The 19th amendment makes impossible the fundamental political task of national leadership. Leadership itself rests upon the capacity to make decisions. At no time is this capacity more important than in an exceptional situation or an extreme situation, also known in philosophical terms as ‘borderline’ or ‘limit’ situations. Of the decisions a leader must make, one of the most important is the capacity to decide which situation falls into such a category.
After the 19th amendment goes through, it will be impossible for the person elected by the country as a whole, the President to make such a decision on our behalf; a decision to keep us safe. He will be unable to do as President Premadasa did and dissolve the Northern Provincial Council in the extreme case of an attempt at breakout from the Sri Lankan state. He will instead have to act on the advice of the Prime Minister whose very administration may be relying in parliament on the support of the TNA.
After the 19th amendment the President will be unable to act as Mahinda Rajapaksa did in picking General Fonseka as army chief or as President Roosevelt did in choosing General Eisenhower as head of Allied forces though he was the not the senior-most in rank, or President Lincoln did in picking General Ulysses Grant to win the Civil War.
Had the 19th amendment been in place, President Kumaratunga could not have stopped Prime Minister Ranil Wickremesinghe’s process of appeasement of the LTTE in its tracks.
The post-19th amendment President will have to get appointments not only past the Prime Minister but also past the Constitutional Council, which may contain to prevent the State from reacting firmly and fast, to a Northern emergency or any political emergency whatsoever.
The entire principle is wrong. The Presidency is elected by the majority of the island taken as a single unit and therefore represents the unity of this country, while the two institutions he will be subordinate to namely the Prime Minister ship and the Constitutional Council will be representative of respectively (i) a far narrower electoral base and (ii) the principal of diversity of our society. The recognition of diversity is a fine thing but the principle must be ‘unity in diversity’ not the other way around.
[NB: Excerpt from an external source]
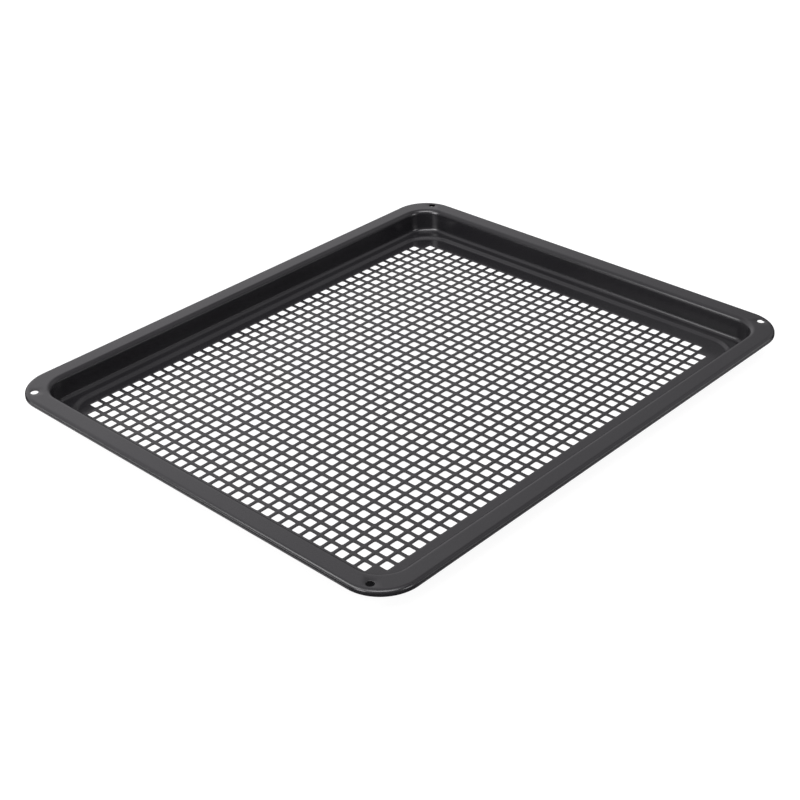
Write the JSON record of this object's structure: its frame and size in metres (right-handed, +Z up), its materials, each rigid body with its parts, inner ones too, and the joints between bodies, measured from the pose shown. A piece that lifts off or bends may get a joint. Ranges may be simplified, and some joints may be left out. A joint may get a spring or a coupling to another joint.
{
  "type": "perforated oven baking tray",
  "caption": "Shallow rectangular oven tray with a flat turned-down rim, upright walls and a floor pierced by a square grid of holes for crisping in hot air.",
  "frame": {"origin": "on the underside of the floor, below the middle of the rim", "axes": "+X along the long sides, +Y along the short sides, +Z up, with the mouth of the tray upwards"},
  "size_m": [0.466, 0.394, 0.0225],
  "materials": {
    "black_enamel": "semi-gloss fired enamel on steel"
  },
  "bodies": {
    "root": {"baking_tray": "black_enamel"}
  },
  "joints": []
}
The 19th amendment upends this and privileges ‘diversity in unity’. To place the Prime Minister and the Constitutional Council above, or even on par (which is not the case with 19A) with a nationally-elected President is wrong in that it places the principles of narrower representation and diversity above the principle of overarching unity.
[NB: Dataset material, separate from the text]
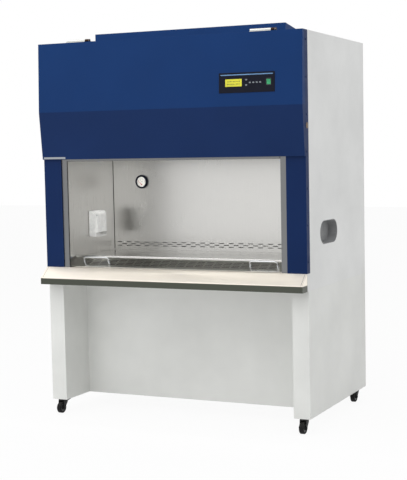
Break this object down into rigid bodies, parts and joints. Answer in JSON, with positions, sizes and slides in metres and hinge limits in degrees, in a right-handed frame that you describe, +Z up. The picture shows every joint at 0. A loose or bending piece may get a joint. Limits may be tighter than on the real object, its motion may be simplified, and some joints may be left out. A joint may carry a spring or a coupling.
{
  "type": "biosafety cabinet",
  "caption": "Class II biosafety cabinet: stainless work chamber with a powered sliding sash, hinged blue control hood, armrest, lift-out grille and tray, on a stand with castors.",
  "frame": {"origin": "middle of the footprint at floor level, where the castors stand", "axes": "+Z up, +Y towards the cabinet's back, +X to the right seen from the front"},
  "size_m": [1.4044, 0.902, 1.915],
  "materials": {
    "post_blue": "satin",
    "hood_blue": "satin",
    "shell_white": "fine powder coat",
    "stand_white": "fine powder coat",
    "roof_blue": "satin",
    "liner_steel": "polished, faint grain",
    "rest_steel": "brushed along its length",
    "rail_steel": "brushed",
    "handle_chrome": "bright",
    "galvanised": "galvanised",
    "sash_glass": "clear, laminated",
    "hinge_metal": "satin",
    "bezel_black": "fine texture",
    "display_yellow": "back-lit display",
    "button_grey": "silicone",
    "rocker_green": "translucent",
    "screw_steel": "polished",
    "filter_frame": "pleated paper in a frame",
    "lamp_white": "opal tube in a white channel",
    "motor_grey": "painted",
    "impeller_metal": "plain",
    "drive_metal": "plain",
    "gauge_black": "satin",
    "needle_red": "satin",
    "socket_white": "moulded",
    "grip_dark": "moulded",
    "gland_black": "moulded",
    "castor_black": "moulded nylon",
    "castor_tread": "matte"
  },
  "bodies": {
    "cabinet": {"side_panel_left": "shell_white", "side_panel_right": "shell_white", "rear_panel": "shell_white", "roof_panel": "shell_white", "drain_pan": "liner_steel", "front_frame": "post_blue", "armrest": "rest_steel", "chamber_wall_left": "liner_steel", "chamber_wall_right": "liner_steel", "chamber_back_wall": "liner_steel", "sash_guides": "rail_steel", "supply_filter": "filter_frame", "exhaust_filter": "filter_frame", "exhaust_box": "roof_blue", "filter_plenum": "galvanised", "blower_housing": "galvanised", "blower_motor": "motor_grey", "lamp_fitting": "lamp_white", "gauge_case": "gauge_black", "socket_body": "socket_white", "grip_cups": "grip_dark", "stand_side_left": "stand_white", "stand_side_right": "stand_white", "knee_panel": "stand_white", "frame_screws": "screw_steel", "mains_gland": "gland_black"},
    "cover": {"front_cover": "hood_blue", "hinge_barrels": "hinge_metal", "panel_bezel": "bezel_black", "display_window": "display_yellow"},
    "rocker": {"rocker_switch": "rocker_green"},
    "lock": {"cover_lock": "screw_steel"},
    "sash": {"sash_handle": "rail_steel", "sash_glass": "sash_glass", "sash_cables": "rail_steel"},
    "shaft": {"sash_shaft": "drive_metal"},
    "needle": {"gauge_needle": "needle_red"},
    "flap": {"socket_flap": "socket_white"},
    "impeller": {"blower_impeller": "impeller_metal"},
    "tray": {"work_tray": "liner_steel"},
    "grille": {"front_grille": "liner_steel", "grille_handles": "handle_chrome"},
    "button_up": {"button_up": "button_grey"},
    "button_down": {"button_down": "button_grey"},
    "button_light": {"button_light": "button_grey"},
    "button_lamp": {"button_lamp": "button_grey"},
    "button_outlet": {"button_outlet": "button_grey"},
    "button_fan": {"button_fan": "button_grey"},
    "fork_front_left": {"castor_fork_front_left": "castor_black"},
    "wheel_front_left": {"castor_wheel_front_left": "castor_tread"},
    "pedal_front_left": {"castor_pedal_front_left": "castor_black"},
    "fork_front_right": {"castor_fork_front_right": "castor_black"},
    "wheel_front_right": {"castor_wheel_front_right": "castor_tread"},
    "pedal_front_right": {"castor_pedal_front_right": "castor_black"},
    "fork_rear_left": {"castor_fork_rear_left": "castor_black"},
    "wheel_rear_left": {"castor_wheel_rear_left": "castor_tread"},
    "pedal_rear_left": {"castor_pedal_rear_left": "castor_black"},
    "fork_rear_right": {"castor_fork_rear_right": "castor_black"},
    "wheel_rear_right": {"castor_wheel_rear_right": "castor_tread"},
    "pedal_rear_right": {"castor_pedal_rear_right": "castor_black"}
  },
  "joints": [
    {"name": "cover_hinge", "type": "hinge", "parent": "cabinet", "child": "cover", "pos_m": [0, -0.393, 1.862], "axis": [-1, 0, 0], "range_deg": [0, 90]},
    {"name": "button_up_press", "type": "slide", "parent": "cover", "child": "button_up", "axis": [0, 0.9994, -0.0357], "range_m": [0, 0.0012], "stiffness_N_per_m": 300},
    {"name": "button_down_press", "type": "slide", "parent": "cover", "child": "button_down", "axis": [0, 0.9994, -0.0357], "range_m": [0, 0.0012], "stiffness_N_per_m": 300},
    {"name": "button_light_press", "type": "slide", "parent": "cover", "child": "button_light", "axis": [0, 0.9994, -0.0357], "range_m": [0, 0.0012], "stiffness_N_per_m": 300},
    {"name": "button_lamp_press", "type": "slide", "parent": "cover", "child": "button_lamp", "axis": [0, 0.9994, -0.0357], "range_m": [0, 0.0012], "stiffness_N_per_m": 300},
    {"name": "button_outlet_press", "type": "slide", "parent": "cover", "child": "button_outlet", "axis": [0, 0.9994, -0.0357], "range_m": [0, 0.0012], "stiffness_N_per_m": 300},
    {"name": "button_fan_press", "type": "slide", "parent": "cover", "child": "button_fan", "axis": [0, 0.9994, -0.0357], "range_m": [0, 0.0012], "stiffness_N_per_m": 300},
    {"name": "rocker_tilt", "type": "hinge", "parent": "cover", "child": "rocker", "pos_m": [0.537, -0.41818, 1.62596], "axis": [1, 0, 0], "range_deg": [-16, 0]},
    {"name": "lock_turn", "type": "hinge", "parent": "cabinet", "child": "lock", "pos_m": [0.7, -0.371, 1.425], "axis": [-1, 0, 0], "range_deg": [0, 90]},
    {"name": "sash_slide", "type": "slide", "parent": "cabinet", "child": "sash", "axis": [0, 0, 1], "range_m": [-0.525, 0], "deforming": ["sash_cables"]},
    {"name": "shaft_turn", "type": "hinge", "parent": "cabinet", "child": "shaft", "pos_m": [0, -0.344, 1.82], "axis": [1, 0, 0], "range_deg": [0, 1290]},
    {"name": "needle_turn", "type": "hinge", "parent": "cabinet", "child": "needle", "pos_m": [-0.433, 0.125, 1.146], "axis": [0, 1, 0], "range_deg": [0, 90], "stiffness_Nm_per_rad": 0.004},
    {"name": "flap_hinge", "type": "hinge", "parent": "cabinet", "child": "flap", "pos_m": [-0.5697, -0.074, 0.998], "axis": [0, -1, 0], "range_deg": [0, 90]},
    {"name": "impeller_spin", "type": "hinge", "parent": "cabinet", "child": "impeller", "pos_m": [0, 0.294, 1.678], "axis": [1, 0, 0], "continuous": true},
    {"name": "tray_lift", "type": "slide", "parent": "cabinet", "child": "tray", "axis": [0, 0, 1], "range_m": [0, 0.06]},
    {"name": "grille_lift", "type": "slide", "parent": "cabinet", "child": "grille", "axis": [0, 0, 1], "range_m": [0, 0.05]},
    {"name": "swivel_front_left", "type": "hinge", "parent": "cabinet", "child": "fork_front_left", "pos_m": [-0.659, -0.341, 0.072], "axis": [0, 0, 1], "continuous": true},
    {"name": "roll_front_left", "type": "hinge", "parent": "fork_front_left", "child": "wheel_front_left", "pos_m": [-0.659, -0.361, 0.028], "axis": [1, 0, 0], "continuous": true},
    {"name": "brake_front_left", "type": "hinge", "parent": "fork_front_left", "child": "pedal_front_left", "pos_m": [-0.659, -0.335, 0.058], "axis": [-1, 0, 0], "range_deg": [0, 15]},
    {"name": "swivel_front_right", "type": "hinge", "parent": "cabinet", "child": "fork_front_right", "pos_m": [0.659, -0.341, 0.072], "axis": [0, 0, 1], "continuous": true},
    {"name": "roll_front_right", "type": "hinge", "parent": "fork_front_right", "child": "wheel_front_right", "pos_m": [0.659, -0.361, 0.028], "axis": [1, 0, 0], "continuous": true},
    {"name": "brake_front_right", "type": "hinge", "parent": "fork_front_right", "child": "pedal_front_right", "pos_m": [0.659, -0.335, 0.058], "axis": [-1, 0, 0], "range_deg": [0, 15]},
    {"name": "swivel_rear_left", "type": "hinge", "parent": "cabinet", "child": "fork_rear_left", "pos_m": [-0.659, 0.396, 0.072], "axis": [0, 0, 1], "continuous": true},
    {"name": "roll_rear_left", "type": "hinge", "parent": "fork_rear_left", "child": "wheel_rear_left", "pos_m": [-0.659, 0.376, 0.028], "axis": [1, 0, 0], "continuous": true},
    {"name": "brake_rear_left", "type": "hinge", "parent": "fork_rear_left", "child": "pedal_rear_left", "pos_m": [-0.659, 0.402, 0.058], "axis": [-1, 0, 0], "range_deg": [0, 15]},
    {"name": "swivel_rear_right", "type": "hinge", "parent": "cabinet", "child": "fork_rear_right", "pos_m": [0.659, 0.396, 0.072], "axis": [0, 0, 1], "continuous": true},
    {"name": "roll_rear_right", "type": "hinge", "parent": "fork_rear_right", "child": "wheel_rear_right", "pos_m": [0.659, 0.376, 0.028], "axis": [1, 0, 0], "continuous": true},
    {"name": "brake_rear_right", "type": "hinge", "parent": "fork_rear_right", "child": "pedal_rear_right", "pos_m": [0.659, 0.402, 0.058], "axis": [-1, 0, 0], "range_deg": [0, 15]}
  ],
  "couplings": [
    {"joint": "shaft_turn", "follows": "sash_slide", "rad_per_m": -42.463}
  ]
}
Far more bad than good will come out of the 19th amendment. It is a huge retrogression in comparison with the Constitution of the Second Republic, the presidential one. And no wonder! The drafters of the 19th amendment are intellectual pygmies, Lilliputians, in comparison with JR Jayewardene, HW Jayewardene, Ranasinghe Premadasa, Lalith Athulathmudali, Gamini Dissanayake, Ronnie de Mel and Esmond Wickremesinghe.
While the Northern Provincial Council is on the political warpath with its Genocide Resolution—a genie that cannot be put back in the bottle- the Sri Lankan State is being fatally weakened by the 19th amendment. Decision-making will be diffused. The nationally-elected Presidency incarnates the united political will of the people. What the 19th amendment does is to introduce a ‘federalism of decision-making’ at the center. This already begins the dismantling of the unitary principle, which at heart is the principle of unitary decision making. The dismantling of the unitary principle in decision making will result in the dismantling of the State. The loosening of the ties between center and periphery will inevitably result.
The post 19th amendment poly-centrism of decision-making will turn into fault lines and fissures within the State itself, and political factions will grow around these fault-lines and fissures. With the dismantling of the executive Presidency, the Sri Lankan State will find itself over the longer duration, in a state of disintegration.